-- Start DATASET SECTION --

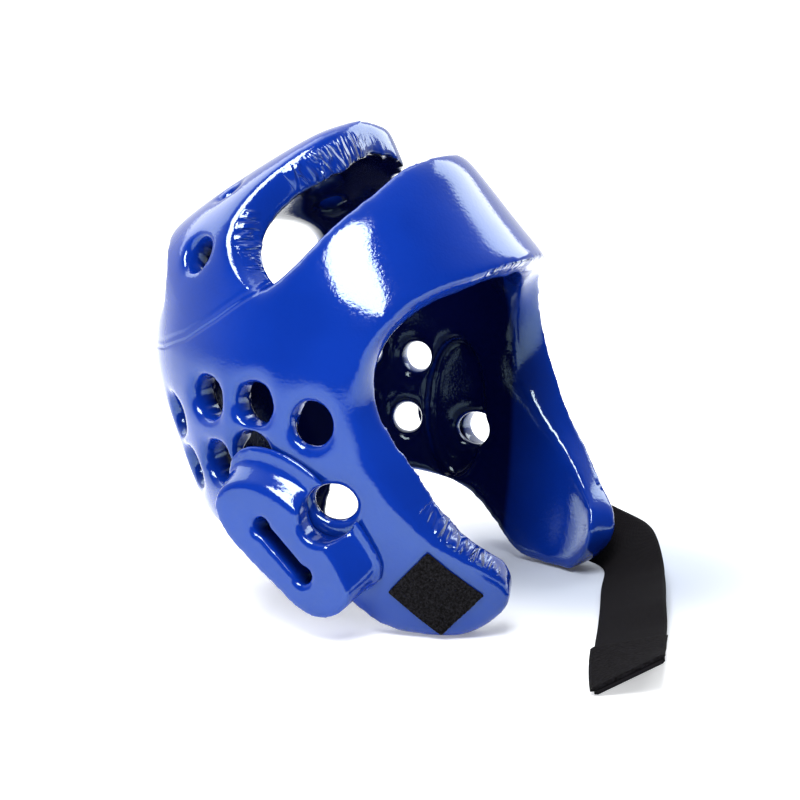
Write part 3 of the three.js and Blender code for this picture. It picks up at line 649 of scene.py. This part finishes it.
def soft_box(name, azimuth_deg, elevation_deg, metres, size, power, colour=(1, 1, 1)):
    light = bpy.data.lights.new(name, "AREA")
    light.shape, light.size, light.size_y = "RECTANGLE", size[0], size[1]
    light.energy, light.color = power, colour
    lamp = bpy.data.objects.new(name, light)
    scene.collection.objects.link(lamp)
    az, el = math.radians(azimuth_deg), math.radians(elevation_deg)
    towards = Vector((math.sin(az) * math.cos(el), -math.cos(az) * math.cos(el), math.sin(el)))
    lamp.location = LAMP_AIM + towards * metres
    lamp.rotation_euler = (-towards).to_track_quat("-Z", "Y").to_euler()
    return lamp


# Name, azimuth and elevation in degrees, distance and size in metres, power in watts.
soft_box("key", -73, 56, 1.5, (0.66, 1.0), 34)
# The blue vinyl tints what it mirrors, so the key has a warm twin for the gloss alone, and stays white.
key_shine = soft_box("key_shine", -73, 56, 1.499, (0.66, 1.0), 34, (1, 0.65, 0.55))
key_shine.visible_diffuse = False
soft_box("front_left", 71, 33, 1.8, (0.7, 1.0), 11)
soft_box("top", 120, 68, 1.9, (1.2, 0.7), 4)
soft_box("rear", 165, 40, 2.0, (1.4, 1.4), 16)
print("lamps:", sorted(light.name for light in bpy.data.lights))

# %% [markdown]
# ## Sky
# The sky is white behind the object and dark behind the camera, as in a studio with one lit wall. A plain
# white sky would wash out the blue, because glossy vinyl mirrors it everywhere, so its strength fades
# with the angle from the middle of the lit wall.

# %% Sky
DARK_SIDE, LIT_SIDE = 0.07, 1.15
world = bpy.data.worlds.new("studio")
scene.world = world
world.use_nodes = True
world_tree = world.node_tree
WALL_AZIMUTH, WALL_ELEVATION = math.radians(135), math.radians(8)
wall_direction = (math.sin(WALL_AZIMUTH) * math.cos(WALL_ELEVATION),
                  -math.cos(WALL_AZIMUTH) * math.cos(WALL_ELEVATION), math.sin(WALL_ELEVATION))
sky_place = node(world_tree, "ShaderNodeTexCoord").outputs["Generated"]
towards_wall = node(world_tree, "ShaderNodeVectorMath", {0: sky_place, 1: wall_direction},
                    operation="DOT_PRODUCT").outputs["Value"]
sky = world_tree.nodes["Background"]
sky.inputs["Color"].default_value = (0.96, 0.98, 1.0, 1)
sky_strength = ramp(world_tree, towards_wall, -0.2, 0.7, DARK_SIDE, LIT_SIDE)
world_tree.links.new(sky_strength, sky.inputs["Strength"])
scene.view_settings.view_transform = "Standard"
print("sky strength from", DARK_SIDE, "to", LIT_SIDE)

-- End DATASET SECTION --

Give the complete listing a second time, exactly as it reads.

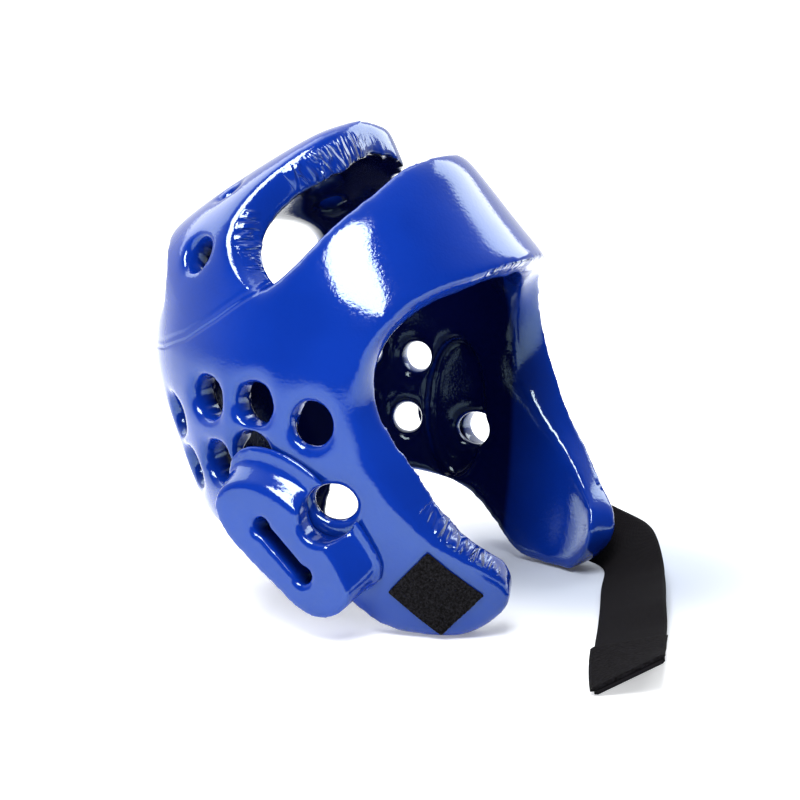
Write part 3 of the three.js and Blender code for this picture. It picks up at line 649 of scene.py. This part finishes it.
def soft_box(name, azimuth_deg, elevation_deg, metres, size, power, colour=(1, 1, 1)):
    light = bpy.data.lights.new(name, "AREA")
    light.shape, light.size, light.size_y = "RECTANGLE", size[0], size[1]
    light.energy, light.color = power, colour
    lamp = bpy.data.objects.new(name, light)
    scene.collection.objects.link(lamp)
    az, el = math.radians(azimuth_deg), math.radians(elevation_deg)
    towards = Vector((math.sin(az) * math.cos(el), -math.cos(az) * math.cos(el), math.sin(el)))
    lamp.location = LAMP_AIM + towards * metres
    lamp.rotation_euler = (-towards).to_track_quat("-Z", "Y").to_euler()
    return lamp


# Name, azimuth and elevation in degrees, distance and size in metres, power in watts.
soft_box("key", -73, 56, 1.5, (0.66, 1.0), 34)
# The blue vinyl tints what it mirrors, so the key has a warm twin for the gloss alone, and stays white.
key_shine = soft_box("key_shine", -73, 56, 1.499, (0.66, 1.0), 34, (1, 0.65, 0.55))
key_shine.visible_diffuse = False
soft_box("front_left", 71, 33, 1.8, (0.7, 1.0), 11)
soft_box("top", 120, 68, 1.9, (1.2, 0.7), 4)
soft_box("rear", 165, 40, 2.0, (1.4, 1.4), 16)
print("lamps:", sorted(light.name for light in bpy.data.lights))

# %% [markdown]
# ## Sky
# The sky is white behind the object and dark behind the camera, as in a studio with one lit wall. A plain
# white sky would wash out the blue, because glossy vinyl mirrors it everywhere, so its strength fades
# with the angle from the middle of the lit wall.

# %% Sky
DARK_SIDE, LIT_SIDE = 0.07, 1.15
world = bpy.data.worlds.new("studio")
scene.world = world
world.use_nodes = True
world_tree = world.node_tree
WALL_AZIMUTH, WALL_ELEVATION = math.radians(135), math.radians(8)
wall_direction = (math.sin(WALL_AZIMUTH) * math.cos(WALL_ELEVATION),
                  -math.cos(WALL_AZIMUTH) * math.cos(WALL_ELEVATION), math.sin(WALL_ELEVATION))
sky_place = node(world_tree, "ShaderNodeTexCoord").outputs["Generated"]
towards_wall = node(world_tree, "ShaderNodeVectorMath", {0: sky_place, 1: wall_direction},
                    operation="DOT_PRODUCT").outputs["Value"]
sky = world_tree.nodes["Background"]
sky.inputs["Color"].default_value = (0.96, 0.98, 1.0, 1)
sky_strength = ramp(world_tree, towards_wall, -0.2, 0.7, DARK_SIDE, LIT_SIDE)
world_tree.links.new(sky_strength, sky.inputs["Strength"])
scene.view_settings.view_transform = "Standard"
print("sky strength from", DARK_SIDE, "to", LIT_SIDE)